§ **WHAT YOU ARE ASKED TO DO**
All of the material below is to be repeated exactly.

* * * * *

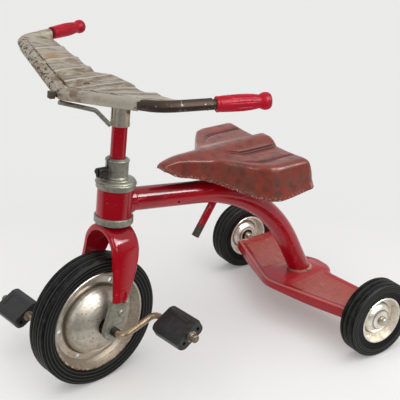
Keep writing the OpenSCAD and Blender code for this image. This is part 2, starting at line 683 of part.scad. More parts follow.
module pinch_bolt() color(rusty)
    fork_frame() translate([ear_x, 0, pinch_z]) on_axle() {
        translate([0, 0, -16]) cylinder(r = 3, h = 24);
        translate([0, 0, 7.5]) cylinder(r = 7, h = 5, $fn = 6);
    }
module pinch_nut() color(rusty)
    fork_frame() translate([ear_x, -7.5 - 5, pinch_z]) on_axle() difference() {
        cylinder(r = 6.5, h = 5, $fn = 6);
        translate([0, 0, -1]) cylinder(r = 3.05, h = 7);
    }

// Dropouts: flanged plates riveted inside the fork feet, bored for the crank
drop_y = arch_r * cos(arch_a0) + leg_run * sin(leg_splay) - fork_sheet - 2.6;
drop_end_r = 20;
drop_top_w = 34;
tongue_w = 11;
foot_x = fork_rake * leg_set;
module drop_outline(i) {
    translate([fork_rake, 0]) circle(r = drop_end_r - i);
    u = unit([foot_x - fork_rake, leg_foot_z]);
    n = [u.y, -u.x];
    top = [foot_x, leg_foot_z - 4.2];
    polygon([[fork_rake, 0] + n * (drop_end_r - i), [fork_rake, 0] - n * (drop_end_r - i),
             top - n * (drop_top_w / 2 - i), top + n * (drop_top_w / 2 - i)]);
}
module dropout(s) color(zinc)
    fork_frame() difference() {
        union() {
            translate([0, s > 0 ? drop_y : drop_depth - drop_y, 0]) rotate([90, 0, 0]) difference() {
                linear_extrude(drop_depth) drop_outline(0);
                translate([0, 0, s > 0 ? drop_sheet : -1])
                    linear_extrude(drop_depth - drop_sheet + 1) drop_outline(drop_sheet);
            }
            // tongue inside the leg, at the leg's splay
            translate([foot_x - tongue_w / 2, s * (drop_y - drop_sheet), leg_foot_z - 7])
                rotate([s * leg_splay, 0, 0]) translate([0, s > 0 ? 0 : -drop_sheet, 0])
                    cube([tongue_w, drop_sheet, 34]);
        }
        on_axle_at(fork_rake, 0) cylinder(r = bush_out + 0.02, h = 400, center = true);
        on_axle_at(rivet_x, rivet_z) cylinder(r = 4.1, h = 400, center = true);
    }
drop_sheet = 2.4;
drop_depth = 9.5;
rivet_x = 16.5;
rivet_z = 33;
bush_out = crank_d / 2 + 2.4;
module on_axle_at(x, z) translate([x, 0, z]) on_axle() children();
module dropout_left() dropout(1);
module dropout_right() dropout(-1);

module dropout_rivets() color(zinc)
    fork_frame() for (s = [-1, 1]) translate([rivet_x, s * drop_y, rivet_z]) rotate([-90 * s, 0, 0]) {
        rotate_extrude() polygon([[0, 0], [6.6, 0], [6.2, 1.6], [4.6, 2.8], [0, 3.2]]);
        translate([0, 0, -5]) cylinder(r = 4, h = 5.5);
        translate([0, 0, -5]) cylinder(r = 6, h = 2.5);
    }

// Bushes that carry the crank in the dropouts
bush_in_y = drop_y - 3;
bush_lip = 0.45;
module crank_bushes() color(bronze)
    fork_frame() for (s = [-1, 1]) translate([fork_rake, s * bush_in_y, 0]) rotate([-90 * s, 0, 0])
        difference() {
            union() {
                cylinder(r = bush_out, h = 13);
                cylinder(r = bush_out + 1.5, h = bush_lip);
            }
            translate([0, 0, -1]) cylinder(r = crank_d / 2 + run, h = 20);
        }

// Crank: one bent rod through the hub, its arms half a turn apart
crank_bend = 16;
knee_y = 88;
pedal_y0 = 128;
spindle_end = pedal_y0 + pedal_len + 10;
module crank() color(nickel)
    crank_frame() bent_bar([
        [-crank_throw, -spindle_end, 0], [-crank_throw, -crank_reach, 0], [0, -knee_y, 0],
        [0, knee_y, 0], [crank_throw, crank_reach, 0], [crank_throw, spindle_end, 0]
    ], crank_bend, crank_d / 2);

// Front hub: a spool on the crank, with a cup behind each dome
cup_r = hub_hole_d / 2;
hub_end = bush_in_y - seat_gap;
dome_y = sheet + dome_h * sqrt(1 - pow(hub_hole_d / dome_d, 2));
module front_hub() color(bare_steel)
    wheel_frame() on_axle() difference() {
        rotate_extrude() polygon(concat(
            [[crank_d / 2 + run, -hub_end], [crank_d / 2 + 3, -hub_end]],
            [[crank_d / 2 + 3, -dome_y + 10], [cup_r - 1.7, -dome_y + 9],
             [cup_r - 1.7, -dome_y + 0.5], [cup_r - 2 * snug, -dome_y + 0.5],
             [cup_r - 2 * snug, -dome_y + 12],
             [crank_d / 2 + 4, -dome_y + 14]],
            [[crank_d / 2 + 4, dome_y - 14], [cup_r - 2 * snug, dome_y - 12],
             [cup_r - 2 * snug, dome_y - 0.5], [cup_r - 1.7, dome_y - 0.5], [cup_r - 1.7, dome_y - 9],
             [crank_d / 2 + 3, dome_y - 10]],
            [[crank_d / 2 + 3, hub_end], [crank_d / 2 + run, hub_end]]));
        rotate([90, 0, 0]) cylinder(r = 2.05, h = 60, center = true);
    }
// Cross pin that locks the hub to the crank
module hub_pin() color(rusty)
    wheel_frame() for (s = [-1, 1]) translate([0, 0, s * (crank_d / 2 + 0.1)])
        rotate([s < 0 ? 180 : 0, 0, 0]) cylinder(r = 2, h = 6);

// Front discs: two pressings back to back, domed, with a flange ring and a flared rim
module front_disc(s) color(bare_steel)
    wheel_frame() rotate([-90 * s, 0, 0]) difference() {
        rotate_extrude() polygon(wall(flip(concat(
            [for (i = [0:9]) let (a = mix(asin(hub_hole_d / dome_d), 87, i / 9))
                [dome_d / 2 * sin(a), sheet + dome_h * cos(a)]],
            [[dome_d / 2 + 3, sheet], [flange_r, sheet]],
            [[flange_r + 5, 9], [flange_r + 8, 14.5]],
            arc([front_rim_d / 2 - 3, front_tyre_w / 2 - 5.6], 3, 120, 30, 3))), sheet));
        for (k = [0:flange_holes - 1]) rotate([0, 0, k * 360 / flange_holes + (s > 0 ? 6 : -6)])
            translate([(dome_d / 2 + flange_r) / 2 + 1, 0, -5]) cylinder(r = flange_hole_r, h = 12);
    }
flange_hole_r = 4.4;
module front_disc_left() front_disc(1);
module front_disc_right() front_disc(-1);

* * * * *

§ **EXERCISE ANSWER**
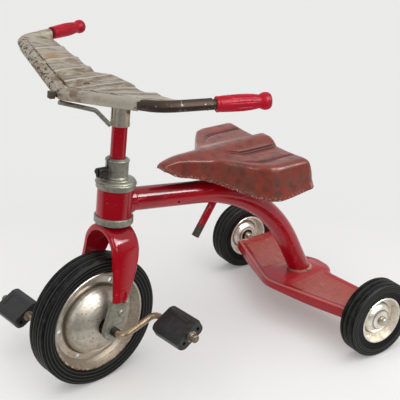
Keep writing the OpenSCAD and Blender code for this image. This is part 2, starting at line 683 of part.scad. More parts follow.
module pinch_bolt() color(rusty)
    fork_frame() translate([ear_x, 0, pinch_z]) on_axle() {
        translate([0, 0, -16]) cylinder(r = 3, h = 24);
        translate([0, 0, 7.5]) cylinder(r = 7, h = 5, $fn = 6);
    }
module pinch_nut() color(rusty)
    fork_frame() translate([ear_x, -7.5 - 5, pinch_z]) on_axle() difference() {
        cylinder(r = 6.5, h = 5, $fn = 6);
        translate([0, 0, -1]) cylinder(r = 3.05, h = 7);
    }

// Dropouts: flanged plates riveted inside the fork feet, bored for the crank
drop_y = arch_r * cos(arch_a0) + leg_run * sin(leg_splay) - fork_sheet - 2.6;
drop_end_r = 20;
drop_top_w = 34;
tongue_w = 11;
foot_x = fork_rake * leg_set;
module drop_outline(i) {
    translate([fork_rake, 0]) circle(r = drop_end_r - i);
    u = unit([foot_x - fork_rake, leg_foot_z]);
    n = [u.y, -u.x];
    top = [foot_x, leg_foot_z - 4.2];
    polygon([[fork_rake, 0] + n * (drop_end_r - i), [fork_rake, 0] - n * (drop_end_r - i),
             top - n * (drop_top_w / 2 - i), top + n * (drop_top_w / 2 - i)]);
}
module dropout(s) color(zinc)
    fork_frame() difference() {
        union() {
            translate([0, s > 0 ? drop_y : drop_depth - drop_y, 0]) rotate([90, 0, 0]) difference() {
                linear_extrude(drop_depth) drop_outline(0);
                translate([0, 0, s > 0 ? drop_sheet : -1])
                    linear_extrude(drop_depth - drop_sheet + 1) drop_outline(drop_sheet);
            }
            // tongue inside the leg, at the leg's splay
            translate([foot_x - tongue_w / 2, s * (drop_y - drop_sheet), leg_foot_z - 7])
                rotate([s * leg_splay, 0, 0]) translate([0, s > 0 ? 0 : -drop_sheet, 0])
                    cube([tongue_w, drop_sheet, 34]);
        }
        on_axle_at(fork_rake, 0) cylinder(r = bush_out + 0.02, h = 400, center = true);
        on_axle_at(rivet_x, rivet_z) cylinder(r = 4.1, h = 400, center = true);
    }
drop_sheet = 2.4;
drop_depth = 9.5;
rivet_x = 16.5;
rivet_z = 33;
bush_out = crank_d / 2 + 2.4;
module on_axle_at(x, z) translate([x, 0, z]) on_axle() children();
module dropout_left() dropout(1);
module dropout_right() dropout(-1);

module dropout_rivets() color(zinc)
    fork_frame() for (s = [-1, 1]) translate([rivet_x, s * drop_y, rivet_z]) rotate([-90 * s, 0, 0]) {
        rotate_extrude() polygon([[0, 0], [6.6, 0], [6.2, 1.6], [4.6, 2.8], [0, 3.2]]);
        translate([0, 0, -5]) cylinder(r = 4, h = 5.5);
        translate([0, 0, -5]) cylinder(r = 6, h = 2.5);
    }

// Bushes that carry the crank in the dropouts
bush_in_y = drop_y - 3;
bush_lip = 0.45;
module crank_bushes() color(bronze)
    fork_frame() for (s = [-1, 1]) translate([fork_rake, s * bush_in_y, 0]) rotate([-90 * s, 0, 0])
        difference() {
            union() {
                cylinder(r = bush_out, h = 13);
                cylinder(r = bush_out + 1.5, h = bush_lip);
            }
            translate([0, 0, -1]) cylinder(r = crank_d / 2 + run, h = 20);
        }

// Crank: one bent rod through the hub, its arms half a turn apart
crank_bend = 16;
knee_y = 88;
pedal_y0 = 128;
spindle_end = pedal_y0 + pedal_len + 10;
module crank() color(nickel)
    crank_frame() bent_bar([
        [-crank_throw, -spindle_end, 0], [-crank_throw, -crank_reach, 0], [0, -knee_y, 0],
        [0, knee_y, 0], [crank_throw, crank_reach, 0], [crank_throw, spindle_end, 0]
    ], crank_bend, crank_d / 2);

// Front hub: a spool on the crank, with a cup behind each dome
cup_r = hub_hole_d / 2;
hub_end = bush_in_y - seat_gap;
dome_y = sheet + dome_h * sqrt(1 - pow(hub_hole_d / dome_d, 2));
module front_hub() color(bare_steel)
    wheel_frame() on_axle() difference() {
        rotate_extrude() polygon(concat(
            [[crank_d / 2 + run, -hub_end], [crank_d / 2 + 3, -hub_end]],
            [[crank_d / 2 + 3, -dome_y + 10], [cup_r - 1.7, -dome_y + 9],
             [cup_r - 1.7, -dome_y + 0.5], [cup_r - 2 * snug, -dome_y + 0.5],
             [cup_r - 2 * snug, -dome_y + 12],
             [crank_d / 2 + 4, -dome_y + 14]],
            [[crank_d / 2 + 4, dome_y - 14], [cup_r - 2 * snug, dome_y - 12],
             [cup_r - 2 * snug, dome_y - 0.5], [cup_r - 1.7, dome_y - 0.5], [cup_r - 1.7, dome_y - 9],
             [crank_d / 2 + 3, dome_y - 10]],
            [[crank_d / 2 + 3, hub_end], [crank_d / 2 + run, hub_end]]));
        rotate([90, 0, 0]) cylinder(r = 2.05, h = 60, center = true);
    }
// Cross pin that locks the hub to the crank
module hub_pin() color(rusty)
    wheel_frame() for (s = [-1, 1]) translate([0, 0, s * (crank_d / 2 + 0.1)])
        rotate([s < 0 ? 180 : 0, 0, 0]) cylinder(r = 2, h = 6);

// Front discs: two pressings back to back, domed, with a flange ring and a flared rim
module front_disc(s) color(bare_steel)
    wheel_frame() rotate([-90 * s, 0, 0]) difference() {
        rotate_extrude() polygon(wall(flip(concat(
            [for (i = [0:9]) let (a = mix(asin(hub_hole_d / dome_d), 87, i / 9))
                [dome_d / 2 * sin(a), sheet + dome_h * cos(a)]],
            [[dome_d / 2 + 3, sheet], [flange_r, sheet]],
            [[flange_r + 5, 9], [flange_r + 8, 14.5]],
            arc([front_rim_d / 2 - 3, front_tyre_w / 2 - 5.6], 3, 120, 30, 3))), sheet));
        for (k = [0:flange_holes - 1]) rotate([0, 0, k * 360 / flange_holes + (s > 0 ? 6 : -6)])
            translate([(dome_d / 2 + flange_r) / 2 + 1, 0, -5]) cylinder(r = flange_hole_r, h = 12);
    }
flange_hole_r = 4.4;
module front_disc_left() front_disc(1);
module front_disc_right() front_disc(-1);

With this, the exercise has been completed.